Sin ceremonias, y musitando un breve «lo siento», Tank soltó las muñecas de aquel pobre diablo. En menos de un segundo, el cuerpo del muchacho fue tragado hacia el interior del edificio y desapareció con la misma rapidez que un muñeco dentro de una caja. Sus gritos de agonía resonaron durante un instante y luego sólo hubo silencio.

Estábamos mudos cuando Tank alcanzó el suelo y se sacudió el polvo de la guerrera, manchada de la sangre de alguien (o algo) en una manga. Además del soldado moreno, faltaban otro legionario y el segundo sargento del pelotón, que también se habían quedado dentro. Todos y cada uno de nosotros estaba echando las mismas cuentas que yo y nadie se atrevía a decir nada.

Del grupo inicial de dieciocho personas que habíamos entrado menos de una hora antes en aquel edificio tan sólo quedábamos ocho: Marcelo, Pauli, Tank, Broto, el sargento veterano, el soldado del tobillo roto cuyo nombre desconocía, Viktor Pritchenko y yo.

-¿A qué están esperando? -gruñó Tank, haciendo gala de una sensibilidad típicamente germánica-. ¡Corran hacia los transportes antes de que tengamos compañía!

Sin pronunciar palabra, recogimos las mochilas del suelo (aunque tres de ellas tuvieron que quedar abandonadas al pie del muro) y siguiendo a Tank nos acercamos a los transportes. Los blindados eran dos carros de asalto de aspecto estrafalario, con cuatro enormes ruedas por cada lado y una torreta con un cañón desproporcionadamente grande en la parte superior. Aunque daban la sensación de haber sido diseñados por un ingeniero sin sentido de la estética, transmitían sin embargo una imagen de potencia fuera de lo común.

-¿Qué clase de trasto es éste? -pregunté, mientras trataba de recuperar el aliento.

-Un Centauro -dijo el sargento veterano, mientras se desataba el pañuelo del cuello y se lo pasaba por la frente-. Un blindado ligero de reconocimiento. Pese a lo feo que le pueda parecer, es un trasto formidable. Tuve uno de éstos bajo mi mando en Bosnia hace años.

-Si es capaz de sacarnos de aquí, para mí ya es el más formidable del mundo -murmuré, sin compartir el entusiasmo del militar por aquel montón de acero-. ¿Cree que funcionarán?

-Oh, seguro -respondió el sargento con una sonrisa, mientras se encaramaba al blindado y abría la escotilla de acceso-. Estos trastos son muy robustos. Si tiene algo de combustible, seguro que funcionará.

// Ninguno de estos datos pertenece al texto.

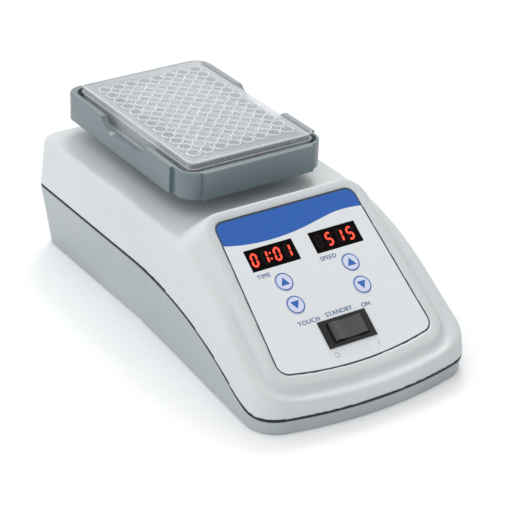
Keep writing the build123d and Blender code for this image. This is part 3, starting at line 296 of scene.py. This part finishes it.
# Painted light: the lid's paler edge
clear_edge_painted_light = clear("clear_edge_painted_light", CLEAR_EDGE_PAINTED_LIGHT, 0.10, 0.32, 0.80)

for row in frame["record"]["subparts"]:
    holder = nodes[row["node"]]
    holder.data.materials.clear()
    holder.data.materials.append(materials[row["material_slot"]])
nodes["rocker"].data.materials[0] = rocker_plastic


# Outlines in millimetres
def ring(radius, steps=64, start=0.0, turn=2 * pi):
    """Points round a circle or an arc."""
    count = steps if turn == 2 * pi else steps + 1
    angles = [start + turn * index / steps for index in range(count)]
    return [(radius * cos(angle), radius * sin(angle)) for angle in angles]


def moved(points, u, v):
    """The same outline at another place."""
    return [(a + u, b + v) for a, b in points]


def bar(u_low, v_low, u_high, v_high):
    """Corners of an upright rectangle."""
    return [(u_low, v_low), (u_high, v_low), (u_high, v_high), (u_low, v_high)]


def rounded_outline(half, corner, inset=0.0, steps=8):
    """Points round a rectangle with rounded corners, drawn in by a margin."""
    half_x, half_y = half[0] - inset, half[1] - inset
    radius = corner - inset
    points = []
    for quarter, (sx, sy) in enumerate(((1, 1), (-1, 1), (-1, -1), (1, -1))):
        for step in range(steps + 1):
            angle = (quarter + step / steps) * pi / 2
            u = sx * (half_x - radius) + radius * cos(angle)
            v = sy * (half_y - radius) + radius * sin(angle)
            points.append((u, v))
    return points


def square_point(angle, half):
    """Where a ray from the centre of a square meets its side."""
    reach = half / max(abs(cos(angle)), abs(sin(angle)))
    return reach * cos(angle), reach * sin(angle)


# Microplate: outlines in millimetres, heights in metres
PLATE_CENTRE = Vector((0.0, 59.0)) * MM
PLATE_FOOT = 88.7 * MM
PLATE_TOP = 103.05 * MM
PLATE_HALF = (42.74, 63.88)
PLATE_CORNER = 3.2
PLATE_INSET = 2.14
PLATE_SHOULDER = 0.5
PLATE_WALL = 0.8
FLANGE_HEIGHT = 2.5 * MM
WELL_PITCH = 9.0
WELL_COLUMNS, WELL_ROWS = 8, 12
WELL_STEPS = 24
WELL_DEPTH = 10.7 * MM
LIP_RISE = 0.5 * MM
LIP_OUTER, LIP_CREST_OUTER, LIP_CREST_INNER, WELL_MOUTH, WELL_FOOT = 4.15, 3.95, 3.60, 3.43, 3.20
WELL_PAINTED_LIGHT_MATERIAL, LIP_HIGHLIGHT_MATERIAL = 1, 2


def shell_ring(bm, outline, height):
    """Vertices of one outline at one height, round the plate's centre."""
    return [bm.verts.new((u * MM + PLATE_CENTRE.x, v * MM + PLATE_CENTRE.y, height)) for u, v in outline]


def skin_rings(bm, rings):
    """Faces between rings that have the same number of vertices."""
    for low, high in zip(rings, rings[1:]):
        for index in range(len(low)):
            after = (index + 1) % len(low)
            bm.faces.new((low[index], low[after], high[after], high[index]))


def ring_edges(bm, outline_ring):
    """Edges of one ring of vertices."""
    return [bm.edges.get(ends) for ends in zip(outline_ring[-1:] + outline_ring[:-1], outline_ring)]


def finished_shell(name, bm, node, slot, *shell_materials):
    """Object from a closed shell, riding on its body in place of a CAD node."""
    bmesh.ops.remove_doubles(bm, verts=bm.verts, dist=WELD)
    bmesh.ops.recalc_face_normals(bm, faces=bm.faces)
    mesh = bpy.data.meshes.new(name)
    bm.to_mesh(mesh)
    bm.free()
    for face in mesh.polygons:
        face.use_smooth = True
    piece = bpy.data.objects.new(name, mesh)
    scene.collection.objects.link(piece)
    for material in shell_materials:
        mesh.materials.append(material)
    edges = piece.modifiers.new("edges", "EDGE_SPLIT")
    edges.split_angle = SHARP_ANGLE
    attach(piece, node)
    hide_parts(node)


def well_block(bm, height, profile):
    """Twelve rows of eight wells from square cells at one height; returns the block's outer edges."""
    before = set(bm.edges)
    for column in range(WELL_COLUMNS):
        for row in range(WELL_ROWS):
            u = (column - (WELL_COLUMNS - 1) / 2) * WELL_PITCH
            v = (row - (WELL_ROWS - 1) / 2) * WELL_PITCH
            angles = [2 * pi * step / WELL_STEPS for step in range(WELL_STEPS)]
            square = moved([square_point(angle, WELL_PITCH / 2) for angle in angles], u, v)
            rings = [shell_ring(bm, square, height)]
            for radius, level in profile:
                rings.append(shell_ring(bm, moved(ring(radius, WELL_STEPS), u, v), level))
            skin_rings(bm, rings)
            bm.faces.new(rings[-1])
    block_verts = {vert for edge in bm.edges if edge not in before for vert in edge.verts}
    bmesh.ops.remove_doubles(bm, verts=list(block_verts), dist=WELD)
    open_edges = [edge for edge in bm.edges if len(edge.link_faces) == 1]
    return [edge for edge in open_edges if abs(edge.verts[0].co.z - height) < NEAR]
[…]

Mientras el militar se inclinaba sobre los mandos del vehículo tratando de ponerlo en marcha, me acerqué hasta Viktor. El ucraniano estaba sudoroso, pero no parecía cansado. Yo, por mi parte, me hice la enésima promesa de dejar de fumar, mientras trataba de recuperar el aliento.

-¿Por qué crees que los dejaron aquí? -pregunté entre inspiración e inspiración.

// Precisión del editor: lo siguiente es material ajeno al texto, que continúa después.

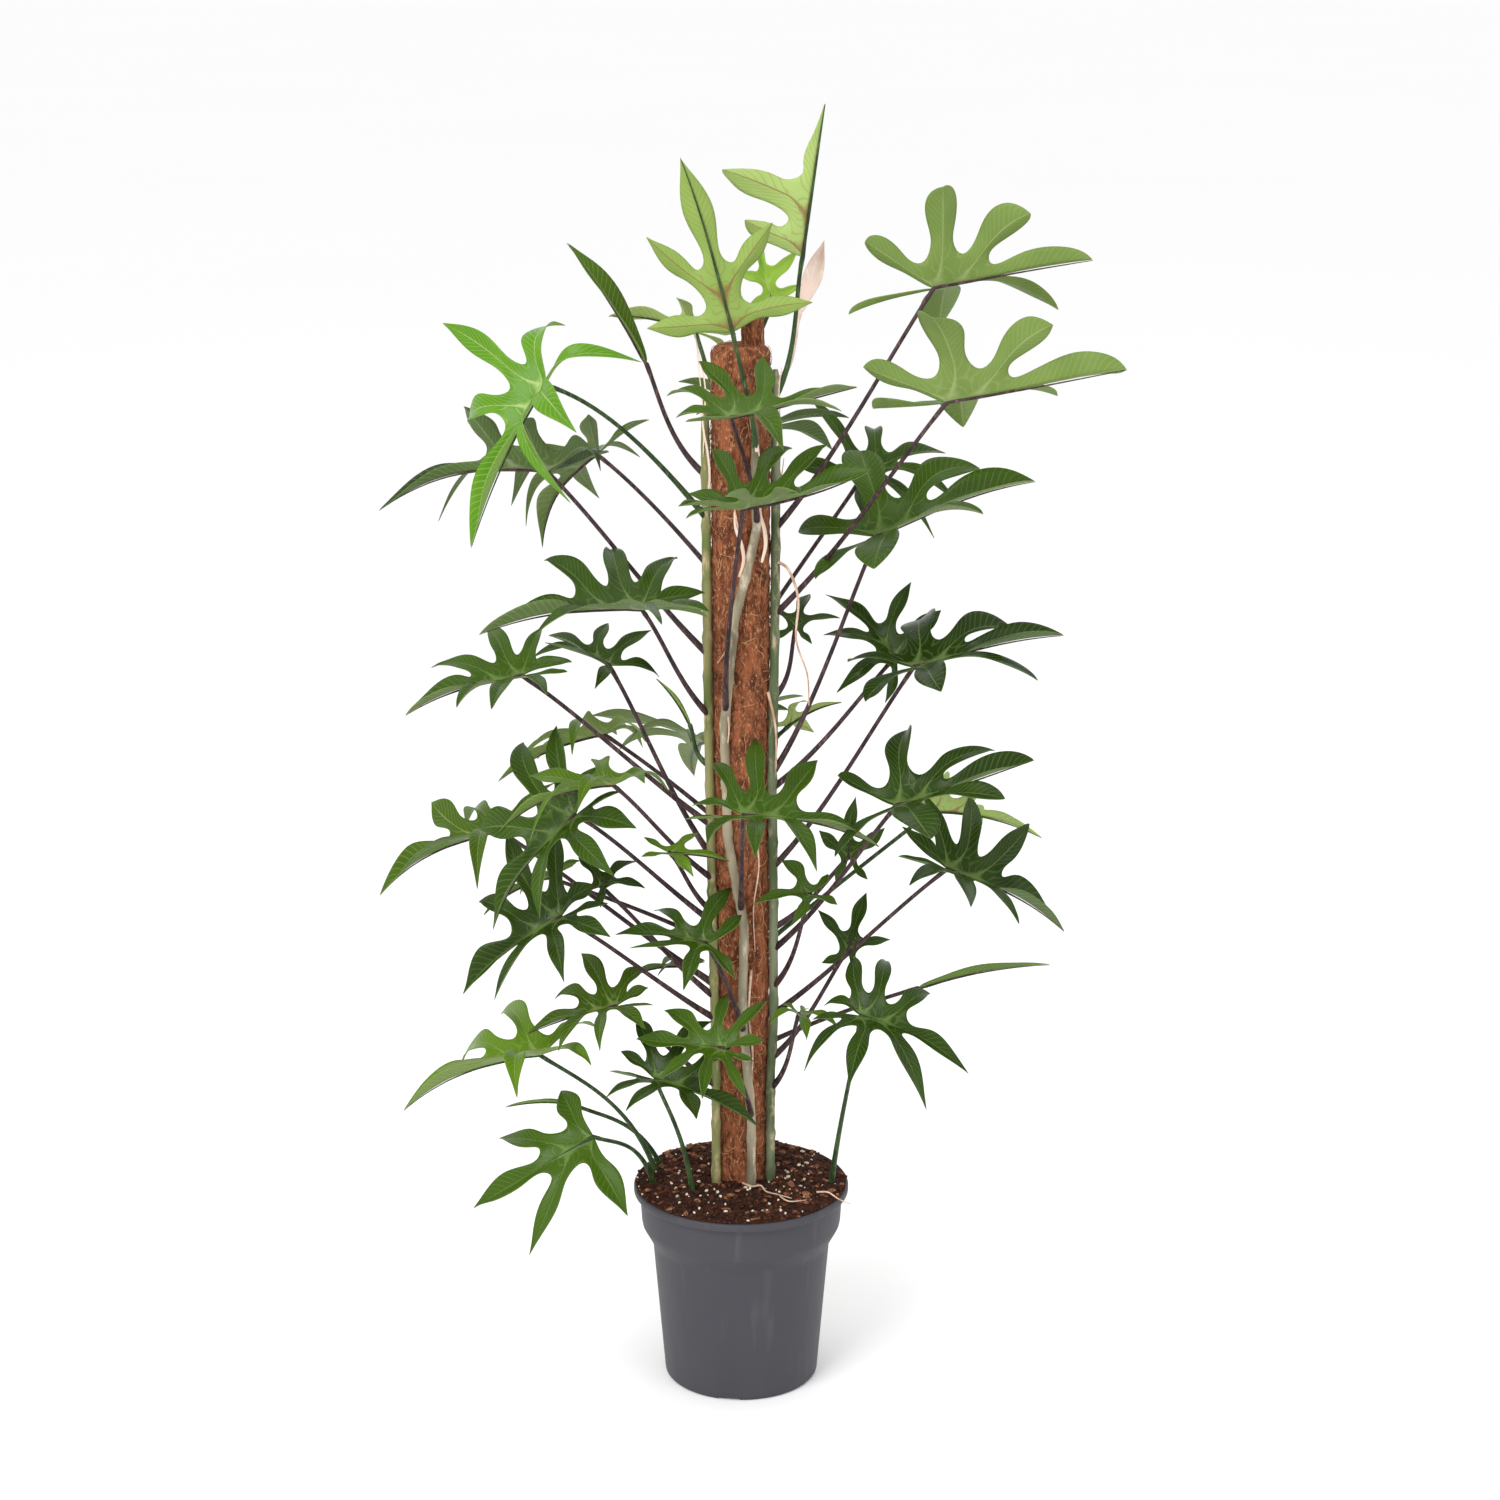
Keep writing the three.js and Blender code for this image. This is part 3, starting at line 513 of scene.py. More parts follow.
def leaf_skin(name, deep, fresh, rib_colour, rough, rib_strength, vein_depth):
    """Leaf surface: ribs and side veins follow the edge_share and along attributes."""
    # Waxy living leaf: two close greens in soft clouds, paler ribs, a satin to glossy skin
    material, tree, shader = new_material(name, roughness=rough, specular=0.15)
    share, along, tint = [
        add_node(tree, "ShaderNodeAttribute", {"attribute_name": key}).outputs["Fac"]
        for key in ("edge_share", "along", "tint")]
    place = add_node(tree, "ShaderNodeTexCoord").outputs["Object"]
    cloud = noise_field(tree, place, 26.0, 3.0)
    tone = maths(tree, "MULTIPLY_ADD", cloud, 0.7, tint)
    green = blend(tree, ramp(tree, tone, 0.25, 1.35), deep, fresh)
    # Side veins leave the rib at a slant
    slant = maths(tree, "MULTIPLY_ADD", share, -0.018, along)
    wave = maths(tree, "SINE", maths(tree, "MULTIPLY", slant, math.tau / (VEIN_GAP * MM)))
    side = ramp(tree, wave, 0.6, 1.0, to_high=0.34)
    veins = maths(tree, "MAXIMUM", ramp(tree, share, 0.0, 0.085, 1.0, 0.0), side)
    veined = blend(tree, maths(tree, "MULTIPLY", veins, rib_strength), green, rib_colour)
    patchy = ramp(tree, cloud, 0.0, 1.0, rough - 0.08, rough + 0.1, "LINEAR")
    tree.links.new(patchy, shader.inputs["Roughness"])
    # Skin cells and puckering between the veins, about 2 mm across
    pucker = noise_field(tree, place, 480.0)
    relief = maths(tree, "MULTIPLY_ADD", pucker, 0.25, veins)
    finish_skin(tree, shader, veined, relief, 0.6, vein_depth)
    return material


# ---- Settings ------------------------------------------------------------------------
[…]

-Buena pregunta -replicó Prit-. O bien estos trastos no arrancan, o bien consideraron que no valía la pena llevárselos.

-¿Por qué dices eso?

-Míralos -señaló Pritchenko-. Tienen un cañón tan enorme como inútil en esta situación, y además, dentro de ellos no deben de caber más de cuatro tripulantes, y muy apretados. Realmente, en caso de evacuación, al lado de un autobús, o de un camión del ejército no son muy valiosos, que digamos. Si tenían pocos conductores, es bastante lógico que los dejasen atrás.

-Espero que tengas razón -murmuré, esperanzado.

En ese momento, el motor del Centauro soltó un carraspeo asmático, seguido de una serie de jadeos mecánicos. Al fin, entre una increíble nube de humo negro, el motor del blindado cobró vida con un espectacular rugido, mientras el sargento le daba unos vigorosos acelerones.

-¡Listo! -gruñó el suboficial, satisfecho, asomando la cabeza por la escotilla del conductor-. ¡Vámonos de aquí!

Entusiasmado, recogí mi mochila del suelo para subirme a nuestro vehículo. Ya estaba medio encaramado en el blindado, cuando Broto emitió un ruido ahogado, mientras abría los ojos como platos.